EXERCISE REQUIREMENTS
Copy exactly the lines from the one containing "Write part 2" to the one containing "const add = (part, body, look", both lines included, and nothing else.

LISTED ENTRIES
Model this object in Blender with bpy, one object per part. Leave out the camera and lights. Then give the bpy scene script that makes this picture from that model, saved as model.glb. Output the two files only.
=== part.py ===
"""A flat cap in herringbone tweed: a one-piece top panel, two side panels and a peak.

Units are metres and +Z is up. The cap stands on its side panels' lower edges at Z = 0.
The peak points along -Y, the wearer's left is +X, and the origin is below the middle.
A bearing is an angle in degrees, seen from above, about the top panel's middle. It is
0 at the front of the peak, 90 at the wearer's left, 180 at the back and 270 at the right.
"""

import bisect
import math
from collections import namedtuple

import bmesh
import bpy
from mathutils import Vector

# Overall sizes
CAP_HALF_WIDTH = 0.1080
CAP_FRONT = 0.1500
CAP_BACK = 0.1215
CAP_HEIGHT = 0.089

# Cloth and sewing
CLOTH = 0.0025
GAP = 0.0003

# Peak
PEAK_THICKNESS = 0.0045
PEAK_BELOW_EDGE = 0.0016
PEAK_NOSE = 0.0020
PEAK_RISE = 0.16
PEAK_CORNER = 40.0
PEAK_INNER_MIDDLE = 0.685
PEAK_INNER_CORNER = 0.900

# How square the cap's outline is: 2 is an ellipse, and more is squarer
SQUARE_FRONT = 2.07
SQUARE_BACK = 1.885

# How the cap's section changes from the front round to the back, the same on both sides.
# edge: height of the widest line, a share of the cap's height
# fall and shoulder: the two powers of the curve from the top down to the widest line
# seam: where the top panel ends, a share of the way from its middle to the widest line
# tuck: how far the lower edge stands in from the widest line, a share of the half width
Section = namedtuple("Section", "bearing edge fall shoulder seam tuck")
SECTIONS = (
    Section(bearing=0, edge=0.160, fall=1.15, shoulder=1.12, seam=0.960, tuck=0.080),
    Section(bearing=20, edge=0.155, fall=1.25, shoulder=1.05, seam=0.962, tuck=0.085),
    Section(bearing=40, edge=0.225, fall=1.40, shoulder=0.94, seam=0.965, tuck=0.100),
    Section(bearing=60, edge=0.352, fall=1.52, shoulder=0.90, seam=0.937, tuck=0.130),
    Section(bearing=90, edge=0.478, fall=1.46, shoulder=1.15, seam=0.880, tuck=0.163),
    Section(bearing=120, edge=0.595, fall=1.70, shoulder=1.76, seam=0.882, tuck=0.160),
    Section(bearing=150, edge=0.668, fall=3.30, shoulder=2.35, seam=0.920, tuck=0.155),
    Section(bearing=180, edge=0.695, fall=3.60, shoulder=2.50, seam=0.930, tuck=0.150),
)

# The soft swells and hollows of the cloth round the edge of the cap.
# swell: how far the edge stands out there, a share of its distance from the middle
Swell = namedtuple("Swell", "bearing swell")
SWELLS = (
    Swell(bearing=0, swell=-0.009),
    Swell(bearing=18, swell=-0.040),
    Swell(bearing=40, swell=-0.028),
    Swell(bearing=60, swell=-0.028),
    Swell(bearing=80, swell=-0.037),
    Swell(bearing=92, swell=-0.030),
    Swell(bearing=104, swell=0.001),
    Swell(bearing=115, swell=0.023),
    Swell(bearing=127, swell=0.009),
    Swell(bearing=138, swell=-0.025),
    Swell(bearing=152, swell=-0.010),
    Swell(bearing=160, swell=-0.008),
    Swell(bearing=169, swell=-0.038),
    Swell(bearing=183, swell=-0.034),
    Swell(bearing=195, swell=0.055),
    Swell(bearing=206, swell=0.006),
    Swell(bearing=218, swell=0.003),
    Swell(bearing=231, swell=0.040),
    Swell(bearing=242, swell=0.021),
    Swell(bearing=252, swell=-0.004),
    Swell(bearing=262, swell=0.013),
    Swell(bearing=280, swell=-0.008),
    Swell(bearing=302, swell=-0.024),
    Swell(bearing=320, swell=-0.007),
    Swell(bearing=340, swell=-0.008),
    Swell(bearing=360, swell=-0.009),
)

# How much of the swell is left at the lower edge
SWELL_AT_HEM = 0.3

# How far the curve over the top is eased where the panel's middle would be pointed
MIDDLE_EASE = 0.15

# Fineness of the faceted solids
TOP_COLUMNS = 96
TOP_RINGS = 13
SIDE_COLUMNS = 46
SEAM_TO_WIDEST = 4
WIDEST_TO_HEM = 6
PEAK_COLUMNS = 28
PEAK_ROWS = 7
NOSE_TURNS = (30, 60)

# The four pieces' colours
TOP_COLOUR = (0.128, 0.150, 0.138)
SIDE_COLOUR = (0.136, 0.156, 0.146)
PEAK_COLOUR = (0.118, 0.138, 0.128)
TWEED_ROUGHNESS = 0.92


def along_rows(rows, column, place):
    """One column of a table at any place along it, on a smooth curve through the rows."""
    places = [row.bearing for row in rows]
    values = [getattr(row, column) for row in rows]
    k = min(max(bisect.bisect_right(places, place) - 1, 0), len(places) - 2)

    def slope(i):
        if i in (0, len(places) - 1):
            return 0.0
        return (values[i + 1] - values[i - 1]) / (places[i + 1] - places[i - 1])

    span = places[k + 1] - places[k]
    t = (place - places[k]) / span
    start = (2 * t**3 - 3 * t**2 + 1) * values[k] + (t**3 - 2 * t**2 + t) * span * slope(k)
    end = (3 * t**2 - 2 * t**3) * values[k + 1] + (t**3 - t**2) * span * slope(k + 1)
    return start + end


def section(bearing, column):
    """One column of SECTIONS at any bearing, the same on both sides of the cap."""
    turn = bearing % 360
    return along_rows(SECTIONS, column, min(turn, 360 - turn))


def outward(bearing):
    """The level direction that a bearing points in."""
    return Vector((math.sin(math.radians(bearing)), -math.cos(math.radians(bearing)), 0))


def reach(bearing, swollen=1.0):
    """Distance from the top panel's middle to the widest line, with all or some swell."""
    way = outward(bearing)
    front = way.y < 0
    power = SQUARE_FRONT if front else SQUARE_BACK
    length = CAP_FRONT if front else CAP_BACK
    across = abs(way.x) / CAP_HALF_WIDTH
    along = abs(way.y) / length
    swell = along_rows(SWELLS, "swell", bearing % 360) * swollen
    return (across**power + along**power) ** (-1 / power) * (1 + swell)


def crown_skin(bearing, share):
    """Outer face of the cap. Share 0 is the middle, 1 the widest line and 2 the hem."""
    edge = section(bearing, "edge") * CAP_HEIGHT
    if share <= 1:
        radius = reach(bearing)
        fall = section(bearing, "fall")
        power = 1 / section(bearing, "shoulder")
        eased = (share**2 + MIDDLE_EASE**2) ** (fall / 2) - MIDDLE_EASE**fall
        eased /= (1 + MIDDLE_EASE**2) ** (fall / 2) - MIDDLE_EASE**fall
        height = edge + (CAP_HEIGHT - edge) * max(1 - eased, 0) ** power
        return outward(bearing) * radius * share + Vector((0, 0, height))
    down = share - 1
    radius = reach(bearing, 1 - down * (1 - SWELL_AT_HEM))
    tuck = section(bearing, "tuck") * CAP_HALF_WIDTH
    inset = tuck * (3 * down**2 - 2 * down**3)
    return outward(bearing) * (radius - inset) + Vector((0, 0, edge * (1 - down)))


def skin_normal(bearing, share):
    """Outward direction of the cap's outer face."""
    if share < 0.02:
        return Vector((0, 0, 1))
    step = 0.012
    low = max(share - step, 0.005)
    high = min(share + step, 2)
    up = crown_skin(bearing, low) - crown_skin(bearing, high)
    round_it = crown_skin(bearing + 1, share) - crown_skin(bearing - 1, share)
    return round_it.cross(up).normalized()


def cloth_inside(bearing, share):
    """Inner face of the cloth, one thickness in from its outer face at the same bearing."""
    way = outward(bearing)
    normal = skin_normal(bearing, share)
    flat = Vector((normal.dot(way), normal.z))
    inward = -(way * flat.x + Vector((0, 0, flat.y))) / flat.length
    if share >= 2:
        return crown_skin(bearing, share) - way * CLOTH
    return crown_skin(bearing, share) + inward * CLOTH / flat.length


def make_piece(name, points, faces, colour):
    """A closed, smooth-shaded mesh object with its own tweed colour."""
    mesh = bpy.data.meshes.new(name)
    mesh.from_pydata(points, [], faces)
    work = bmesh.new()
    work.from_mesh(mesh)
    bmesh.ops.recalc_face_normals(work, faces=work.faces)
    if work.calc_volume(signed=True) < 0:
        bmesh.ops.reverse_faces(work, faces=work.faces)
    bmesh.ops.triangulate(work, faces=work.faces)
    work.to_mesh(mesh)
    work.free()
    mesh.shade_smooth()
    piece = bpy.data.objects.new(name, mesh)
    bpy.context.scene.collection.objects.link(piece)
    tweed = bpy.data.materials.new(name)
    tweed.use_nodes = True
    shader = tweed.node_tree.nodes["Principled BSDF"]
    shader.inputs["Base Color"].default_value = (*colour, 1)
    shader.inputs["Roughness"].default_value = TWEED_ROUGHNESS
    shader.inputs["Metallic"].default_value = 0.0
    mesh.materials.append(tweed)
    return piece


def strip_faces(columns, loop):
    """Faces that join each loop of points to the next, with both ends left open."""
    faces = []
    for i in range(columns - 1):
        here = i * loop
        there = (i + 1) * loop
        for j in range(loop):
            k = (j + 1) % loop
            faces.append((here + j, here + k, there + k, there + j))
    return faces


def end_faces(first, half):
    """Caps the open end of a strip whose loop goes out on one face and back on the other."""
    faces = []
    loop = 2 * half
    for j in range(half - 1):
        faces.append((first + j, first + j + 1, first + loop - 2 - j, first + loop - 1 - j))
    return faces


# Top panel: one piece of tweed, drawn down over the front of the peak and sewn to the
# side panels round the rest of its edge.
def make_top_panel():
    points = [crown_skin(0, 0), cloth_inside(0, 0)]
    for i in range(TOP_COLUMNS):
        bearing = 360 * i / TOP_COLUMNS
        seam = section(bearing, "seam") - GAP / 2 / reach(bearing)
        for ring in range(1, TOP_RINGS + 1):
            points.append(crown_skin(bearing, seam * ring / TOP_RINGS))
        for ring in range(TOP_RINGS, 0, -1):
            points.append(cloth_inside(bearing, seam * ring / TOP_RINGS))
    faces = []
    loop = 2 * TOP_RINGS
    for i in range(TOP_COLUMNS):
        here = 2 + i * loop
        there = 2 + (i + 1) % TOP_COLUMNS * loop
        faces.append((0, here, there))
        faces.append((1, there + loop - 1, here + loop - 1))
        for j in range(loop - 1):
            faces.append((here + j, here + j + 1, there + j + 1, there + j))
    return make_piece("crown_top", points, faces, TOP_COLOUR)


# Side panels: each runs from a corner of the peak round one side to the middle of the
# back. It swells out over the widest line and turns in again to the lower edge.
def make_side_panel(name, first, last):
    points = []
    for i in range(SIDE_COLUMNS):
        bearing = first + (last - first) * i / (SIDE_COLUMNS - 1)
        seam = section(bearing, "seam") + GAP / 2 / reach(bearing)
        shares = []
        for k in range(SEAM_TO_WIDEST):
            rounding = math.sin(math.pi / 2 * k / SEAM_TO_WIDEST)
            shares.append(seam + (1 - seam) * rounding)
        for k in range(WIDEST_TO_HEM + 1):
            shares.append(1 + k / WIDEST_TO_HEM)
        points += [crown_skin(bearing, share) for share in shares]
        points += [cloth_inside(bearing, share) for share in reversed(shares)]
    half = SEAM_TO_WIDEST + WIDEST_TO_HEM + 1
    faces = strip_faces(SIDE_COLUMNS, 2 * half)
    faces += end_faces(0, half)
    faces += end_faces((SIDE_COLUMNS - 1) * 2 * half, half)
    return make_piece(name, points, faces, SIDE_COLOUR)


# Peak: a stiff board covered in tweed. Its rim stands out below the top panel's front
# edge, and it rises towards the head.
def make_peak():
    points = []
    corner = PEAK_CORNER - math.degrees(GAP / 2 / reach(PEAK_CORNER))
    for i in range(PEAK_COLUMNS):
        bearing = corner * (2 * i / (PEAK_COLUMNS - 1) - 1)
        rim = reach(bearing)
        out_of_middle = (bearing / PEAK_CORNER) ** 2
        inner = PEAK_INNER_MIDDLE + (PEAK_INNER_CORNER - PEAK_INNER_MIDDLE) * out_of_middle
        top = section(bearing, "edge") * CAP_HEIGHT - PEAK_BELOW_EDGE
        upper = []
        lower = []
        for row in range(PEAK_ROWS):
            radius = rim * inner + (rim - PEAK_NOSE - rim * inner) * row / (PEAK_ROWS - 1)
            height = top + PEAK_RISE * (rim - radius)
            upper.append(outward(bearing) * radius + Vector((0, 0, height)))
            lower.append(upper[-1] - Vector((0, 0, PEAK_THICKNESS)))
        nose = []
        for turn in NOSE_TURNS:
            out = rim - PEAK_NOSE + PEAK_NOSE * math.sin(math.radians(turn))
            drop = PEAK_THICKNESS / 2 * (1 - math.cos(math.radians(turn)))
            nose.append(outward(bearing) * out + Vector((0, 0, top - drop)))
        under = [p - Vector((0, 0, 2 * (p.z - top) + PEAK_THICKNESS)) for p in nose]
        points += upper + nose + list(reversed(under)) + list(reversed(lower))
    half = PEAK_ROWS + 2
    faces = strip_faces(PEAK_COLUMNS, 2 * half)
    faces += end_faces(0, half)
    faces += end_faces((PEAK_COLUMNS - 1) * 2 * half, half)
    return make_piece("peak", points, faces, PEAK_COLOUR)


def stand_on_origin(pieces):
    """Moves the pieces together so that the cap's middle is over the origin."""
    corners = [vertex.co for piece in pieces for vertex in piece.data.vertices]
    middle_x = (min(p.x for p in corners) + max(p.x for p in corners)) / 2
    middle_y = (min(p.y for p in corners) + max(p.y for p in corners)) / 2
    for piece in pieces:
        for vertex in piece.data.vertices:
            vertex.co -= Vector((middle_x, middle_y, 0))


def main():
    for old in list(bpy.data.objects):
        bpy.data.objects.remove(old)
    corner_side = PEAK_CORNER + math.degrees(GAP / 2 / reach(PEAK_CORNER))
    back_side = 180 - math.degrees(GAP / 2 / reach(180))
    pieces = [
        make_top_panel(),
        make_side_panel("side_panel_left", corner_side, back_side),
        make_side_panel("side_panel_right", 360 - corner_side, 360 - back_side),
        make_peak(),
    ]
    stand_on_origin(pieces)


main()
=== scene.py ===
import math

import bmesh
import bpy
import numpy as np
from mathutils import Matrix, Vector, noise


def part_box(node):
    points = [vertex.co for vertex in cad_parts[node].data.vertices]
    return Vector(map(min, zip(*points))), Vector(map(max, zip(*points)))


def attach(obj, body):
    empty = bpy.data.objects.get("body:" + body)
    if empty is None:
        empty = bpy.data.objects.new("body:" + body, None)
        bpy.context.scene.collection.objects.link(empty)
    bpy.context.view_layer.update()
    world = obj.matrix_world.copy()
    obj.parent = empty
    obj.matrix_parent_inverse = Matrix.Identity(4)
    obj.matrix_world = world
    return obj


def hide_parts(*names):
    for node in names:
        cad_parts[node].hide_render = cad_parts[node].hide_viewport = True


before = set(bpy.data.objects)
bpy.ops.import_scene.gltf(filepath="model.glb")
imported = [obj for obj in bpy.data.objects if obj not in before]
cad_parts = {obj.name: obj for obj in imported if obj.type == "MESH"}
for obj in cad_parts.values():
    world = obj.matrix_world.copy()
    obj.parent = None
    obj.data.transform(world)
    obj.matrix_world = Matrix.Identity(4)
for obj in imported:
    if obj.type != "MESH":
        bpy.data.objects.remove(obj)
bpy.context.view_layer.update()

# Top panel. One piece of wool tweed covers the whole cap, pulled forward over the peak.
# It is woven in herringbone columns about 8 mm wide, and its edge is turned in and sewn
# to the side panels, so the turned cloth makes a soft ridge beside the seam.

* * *

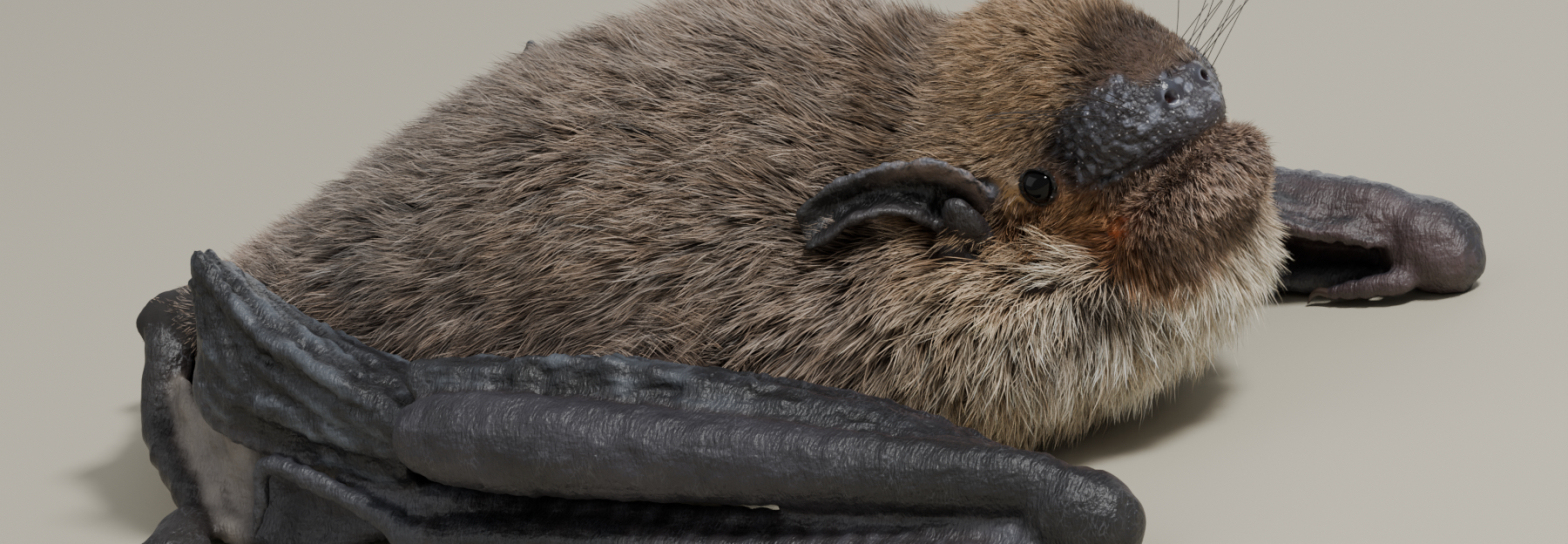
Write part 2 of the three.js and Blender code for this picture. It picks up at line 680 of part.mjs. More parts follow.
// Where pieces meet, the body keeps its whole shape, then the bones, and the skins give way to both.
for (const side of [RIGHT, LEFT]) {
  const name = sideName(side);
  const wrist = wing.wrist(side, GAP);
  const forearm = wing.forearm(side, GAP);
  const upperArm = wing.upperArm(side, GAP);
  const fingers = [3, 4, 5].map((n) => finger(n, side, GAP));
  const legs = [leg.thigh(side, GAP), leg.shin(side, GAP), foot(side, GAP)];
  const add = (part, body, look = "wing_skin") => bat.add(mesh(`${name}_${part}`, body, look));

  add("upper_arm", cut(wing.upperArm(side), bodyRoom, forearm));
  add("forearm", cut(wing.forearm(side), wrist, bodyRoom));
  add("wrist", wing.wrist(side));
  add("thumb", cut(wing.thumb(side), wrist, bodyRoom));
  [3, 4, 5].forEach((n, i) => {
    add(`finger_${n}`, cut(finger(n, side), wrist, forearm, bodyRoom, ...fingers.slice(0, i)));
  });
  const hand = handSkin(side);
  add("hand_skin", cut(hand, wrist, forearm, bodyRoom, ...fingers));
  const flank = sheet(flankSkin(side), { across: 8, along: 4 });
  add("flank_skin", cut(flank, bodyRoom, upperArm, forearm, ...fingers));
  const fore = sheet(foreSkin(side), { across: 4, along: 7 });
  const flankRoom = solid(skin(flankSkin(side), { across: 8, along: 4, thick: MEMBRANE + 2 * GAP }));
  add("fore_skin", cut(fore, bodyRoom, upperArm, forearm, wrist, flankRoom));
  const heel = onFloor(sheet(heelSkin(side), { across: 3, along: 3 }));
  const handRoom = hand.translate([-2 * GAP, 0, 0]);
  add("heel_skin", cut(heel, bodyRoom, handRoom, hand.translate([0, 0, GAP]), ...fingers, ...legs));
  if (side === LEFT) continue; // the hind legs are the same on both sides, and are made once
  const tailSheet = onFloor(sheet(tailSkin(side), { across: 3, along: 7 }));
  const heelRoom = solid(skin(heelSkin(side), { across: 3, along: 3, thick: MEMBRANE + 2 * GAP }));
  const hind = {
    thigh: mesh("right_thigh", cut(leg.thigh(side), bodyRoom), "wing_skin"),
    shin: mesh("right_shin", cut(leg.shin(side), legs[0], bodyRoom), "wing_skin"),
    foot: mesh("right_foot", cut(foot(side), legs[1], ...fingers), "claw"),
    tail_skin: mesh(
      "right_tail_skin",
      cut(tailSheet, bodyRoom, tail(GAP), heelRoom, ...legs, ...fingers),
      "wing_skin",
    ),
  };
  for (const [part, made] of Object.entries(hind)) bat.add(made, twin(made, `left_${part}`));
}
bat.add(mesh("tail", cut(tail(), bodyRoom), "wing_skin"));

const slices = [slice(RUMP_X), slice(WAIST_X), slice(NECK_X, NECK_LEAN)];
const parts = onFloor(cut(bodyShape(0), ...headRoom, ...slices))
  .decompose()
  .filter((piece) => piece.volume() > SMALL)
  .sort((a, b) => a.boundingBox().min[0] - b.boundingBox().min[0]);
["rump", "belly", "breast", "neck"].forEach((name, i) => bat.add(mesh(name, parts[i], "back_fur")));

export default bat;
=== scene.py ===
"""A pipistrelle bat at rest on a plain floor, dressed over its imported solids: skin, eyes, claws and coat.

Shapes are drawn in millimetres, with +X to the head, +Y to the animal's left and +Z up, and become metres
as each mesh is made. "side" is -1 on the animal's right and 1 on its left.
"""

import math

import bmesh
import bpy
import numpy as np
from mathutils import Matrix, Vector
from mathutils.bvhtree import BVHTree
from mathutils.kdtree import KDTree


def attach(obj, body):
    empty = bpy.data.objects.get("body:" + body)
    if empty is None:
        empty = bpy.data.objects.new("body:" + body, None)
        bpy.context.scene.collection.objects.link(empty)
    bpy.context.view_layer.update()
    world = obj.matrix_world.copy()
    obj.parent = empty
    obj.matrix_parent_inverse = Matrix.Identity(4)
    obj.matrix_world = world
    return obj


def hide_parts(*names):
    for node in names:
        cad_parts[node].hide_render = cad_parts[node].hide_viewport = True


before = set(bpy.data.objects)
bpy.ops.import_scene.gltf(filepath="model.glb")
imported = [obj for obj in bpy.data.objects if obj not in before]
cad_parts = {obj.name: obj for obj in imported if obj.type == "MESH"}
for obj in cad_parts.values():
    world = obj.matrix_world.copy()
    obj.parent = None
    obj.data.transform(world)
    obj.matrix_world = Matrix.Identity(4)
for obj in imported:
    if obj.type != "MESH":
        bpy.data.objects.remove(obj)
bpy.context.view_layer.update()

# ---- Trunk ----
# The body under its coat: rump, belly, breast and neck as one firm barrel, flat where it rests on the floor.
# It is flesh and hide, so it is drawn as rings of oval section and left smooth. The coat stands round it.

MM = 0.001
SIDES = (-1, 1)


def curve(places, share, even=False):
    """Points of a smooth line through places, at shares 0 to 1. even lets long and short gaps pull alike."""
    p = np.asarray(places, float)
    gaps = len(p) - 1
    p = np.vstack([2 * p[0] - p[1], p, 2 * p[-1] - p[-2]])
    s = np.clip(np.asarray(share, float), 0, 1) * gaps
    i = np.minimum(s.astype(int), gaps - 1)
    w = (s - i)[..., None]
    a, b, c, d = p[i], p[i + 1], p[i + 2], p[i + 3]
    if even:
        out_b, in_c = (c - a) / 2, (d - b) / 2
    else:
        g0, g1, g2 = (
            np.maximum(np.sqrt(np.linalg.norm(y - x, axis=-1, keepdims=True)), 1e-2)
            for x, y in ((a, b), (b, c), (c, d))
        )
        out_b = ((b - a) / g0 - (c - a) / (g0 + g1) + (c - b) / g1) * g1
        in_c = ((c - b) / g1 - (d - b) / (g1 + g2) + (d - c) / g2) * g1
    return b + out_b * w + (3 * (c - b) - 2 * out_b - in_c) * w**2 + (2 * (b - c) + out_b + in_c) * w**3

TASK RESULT
Write part 2 of the three.js and Blender code for this picture. It picks up at line 680 of part.mjs. More parts follow.
// Where pieces meet, the body keeps its whole shape, then the bones, and the skins give way to both.
for (const side of [RIGHT, LEFT]) {
  const name = sideName(side);
  const wrist = wing.wrist(side, GAP);
  const forearm = wing.forearm(side, GAP);
  const upperArm = wing.upperArm(side, GAP);
  const fingers = [3, 4, 5].map((n) => finger(n, side, GAP));
  const legs = [leg.thigh(side, GAP), leg.shin(side, GAP), foot(side, GAP)];
  const add = (part, body, look = "wing_skin") => bat.add(mesh(`${name}_${part}`, body, look));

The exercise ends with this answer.